▸ **WORK TO COMPLETE**: Reproduce precisely the lines between the start of the data below and the line with "own foil tin.", both included.

▸ **SUPPLIED MATERIAL**:
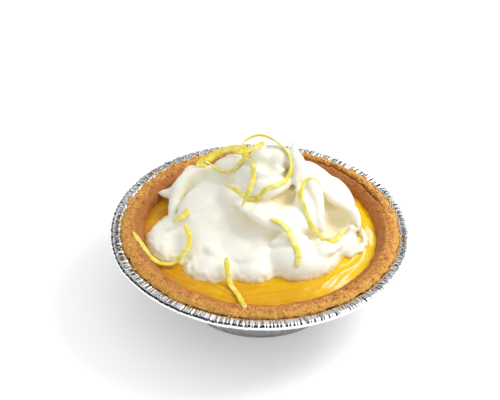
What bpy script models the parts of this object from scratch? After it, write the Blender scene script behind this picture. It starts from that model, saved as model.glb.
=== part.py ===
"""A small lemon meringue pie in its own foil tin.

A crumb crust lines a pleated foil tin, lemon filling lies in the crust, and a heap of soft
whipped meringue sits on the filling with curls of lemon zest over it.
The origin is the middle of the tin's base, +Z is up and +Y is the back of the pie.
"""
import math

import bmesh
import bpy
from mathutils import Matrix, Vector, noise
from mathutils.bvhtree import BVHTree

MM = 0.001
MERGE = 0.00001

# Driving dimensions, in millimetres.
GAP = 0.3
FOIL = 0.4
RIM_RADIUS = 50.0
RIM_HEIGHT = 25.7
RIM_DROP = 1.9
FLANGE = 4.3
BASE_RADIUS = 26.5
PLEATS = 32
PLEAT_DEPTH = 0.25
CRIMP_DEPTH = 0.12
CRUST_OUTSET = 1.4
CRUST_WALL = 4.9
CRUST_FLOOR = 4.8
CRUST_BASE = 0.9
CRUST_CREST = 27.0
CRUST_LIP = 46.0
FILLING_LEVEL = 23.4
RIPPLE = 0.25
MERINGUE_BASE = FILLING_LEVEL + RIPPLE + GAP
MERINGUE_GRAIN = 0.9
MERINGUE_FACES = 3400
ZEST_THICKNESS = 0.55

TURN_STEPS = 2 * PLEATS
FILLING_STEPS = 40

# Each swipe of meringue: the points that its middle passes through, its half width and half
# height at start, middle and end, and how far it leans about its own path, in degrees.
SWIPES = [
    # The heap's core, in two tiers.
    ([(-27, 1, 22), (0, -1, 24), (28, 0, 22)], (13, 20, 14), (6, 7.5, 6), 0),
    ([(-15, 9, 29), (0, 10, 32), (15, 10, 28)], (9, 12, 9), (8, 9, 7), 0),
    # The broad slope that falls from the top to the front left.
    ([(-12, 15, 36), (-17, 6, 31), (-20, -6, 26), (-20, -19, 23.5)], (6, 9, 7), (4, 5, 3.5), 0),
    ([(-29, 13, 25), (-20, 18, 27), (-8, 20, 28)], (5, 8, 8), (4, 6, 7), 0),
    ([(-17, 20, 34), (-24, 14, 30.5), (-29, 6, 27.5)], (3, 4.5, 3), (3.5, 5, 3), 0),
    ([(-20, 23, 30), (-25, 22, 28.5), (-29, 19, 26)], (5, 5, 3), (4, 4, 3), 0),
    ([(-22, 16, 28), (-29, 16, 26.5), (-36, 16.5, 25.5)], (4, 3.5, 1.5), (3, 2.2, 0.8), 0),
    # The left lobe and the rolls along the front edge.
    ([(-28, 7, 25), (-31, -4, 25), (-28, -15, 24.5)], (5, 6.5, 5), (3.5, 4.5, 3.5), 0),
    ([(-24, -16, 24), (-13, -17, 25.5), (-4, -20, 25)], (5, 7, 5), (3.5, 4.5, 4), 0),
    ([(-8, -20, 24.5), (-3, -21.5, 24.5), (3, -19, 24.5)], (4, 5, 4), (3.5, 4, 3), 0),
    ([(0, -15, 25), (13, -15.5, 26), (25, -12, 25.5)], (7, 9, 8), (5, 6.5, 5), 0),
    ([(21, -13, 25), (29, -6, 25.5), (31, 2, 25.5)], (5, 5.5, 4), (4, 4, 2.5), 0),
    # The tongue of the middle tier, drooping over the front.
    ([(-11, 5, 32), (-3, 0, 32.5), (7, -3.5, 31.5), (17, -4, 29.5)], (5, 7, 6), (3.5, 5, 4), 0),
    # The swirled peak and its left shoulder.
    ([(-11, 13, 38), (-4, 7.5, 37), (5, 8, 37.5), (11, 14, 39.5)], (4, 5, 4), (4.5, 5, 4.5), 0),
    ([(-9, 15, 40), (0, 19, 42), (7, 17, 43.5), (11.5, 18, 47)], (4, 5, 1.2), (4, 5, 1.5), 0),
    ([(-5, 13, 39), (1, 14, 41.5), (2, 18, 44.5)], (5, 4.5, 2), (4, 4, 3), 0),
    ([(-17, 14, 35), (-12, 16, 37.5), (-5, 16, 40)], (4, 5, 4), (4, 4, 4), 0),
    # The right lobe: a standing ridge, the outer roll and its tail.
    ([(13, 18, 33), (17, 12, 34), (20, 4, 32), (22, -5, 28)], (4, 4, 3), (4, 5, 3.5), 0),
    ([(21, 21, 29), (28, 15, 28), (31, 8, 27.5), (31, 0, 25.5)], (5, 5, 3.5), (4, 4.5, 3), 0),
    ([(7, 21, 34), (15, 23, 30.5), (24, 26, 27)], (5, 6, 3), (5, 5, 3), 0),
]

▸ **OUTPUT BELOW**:
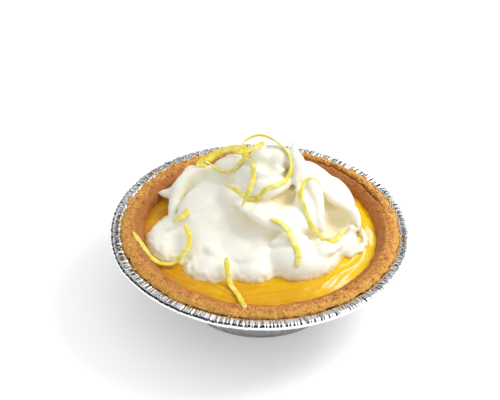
What bpy script models the parts of this object from scratch? After it, write the Blender scene script behind this picture. It starts from that model, saved as model.glb.
=== part.py ===
"""A small lemon meringue pie in its own foil tin.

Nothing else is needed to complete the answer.